Don’t bother trying to get a surname out of this guy; he would only reveal his first name, Kopano. It’s in order to create a safe distance between the guy behind the lens that his over 50 000 Instagram followers love and the youngster who is simply living a dream he never even knew he had.

BlaQ says photography was never part of the plan. He adapted his name from the Talib Kweli and Mos Def album Black Star, and was a multimedia student at the University of Johannesburg (UJ) in 2012, keen to become a fine artist. “I hardly draw these days – guess I get to do it with my eyes now.” During his first year at university, with photography as a subject, he developed a deep interest in telling stories from behind the lens. These days you can spot him around Braamfontein, documenting the local street style. “I’ve been shooting street style and culture since my first year at UJ.” He says he always tries to capture moments perfectly, as if they are still in motion. And it’s this documentary style that’s made him want to eventually branch out into the film industry. “I’d love to put motion into the images on a high scale, but in time.”
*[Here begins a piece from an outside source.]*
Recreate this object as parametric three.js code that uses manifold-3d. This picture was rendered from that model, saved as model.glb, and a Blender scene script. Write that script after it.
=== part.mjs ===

When asked how his work collaboration with AKA started, he said: “He kind of found me on Instagram after seeing photos of a shoot I did with Yanga. His creative director ... put him in touch with me. It’s funny that a year prior I reached out to him in Instagram DM and then ... a few months later, he hits me up,” he says. “Everything happens at the right time.”

And about those AKA and Bonang Matheba shots we all love: “Sometimes they’re hanging out and I’m the third wheel, which can be a bit weird or awkward, but it’s exciting. I never know where I’ll be next week.”

While an artist documenting their life with a personal photographer might not be new, BlaQ Smith and AKA have made it something cool to do in a time when telling our stories is becoming more important.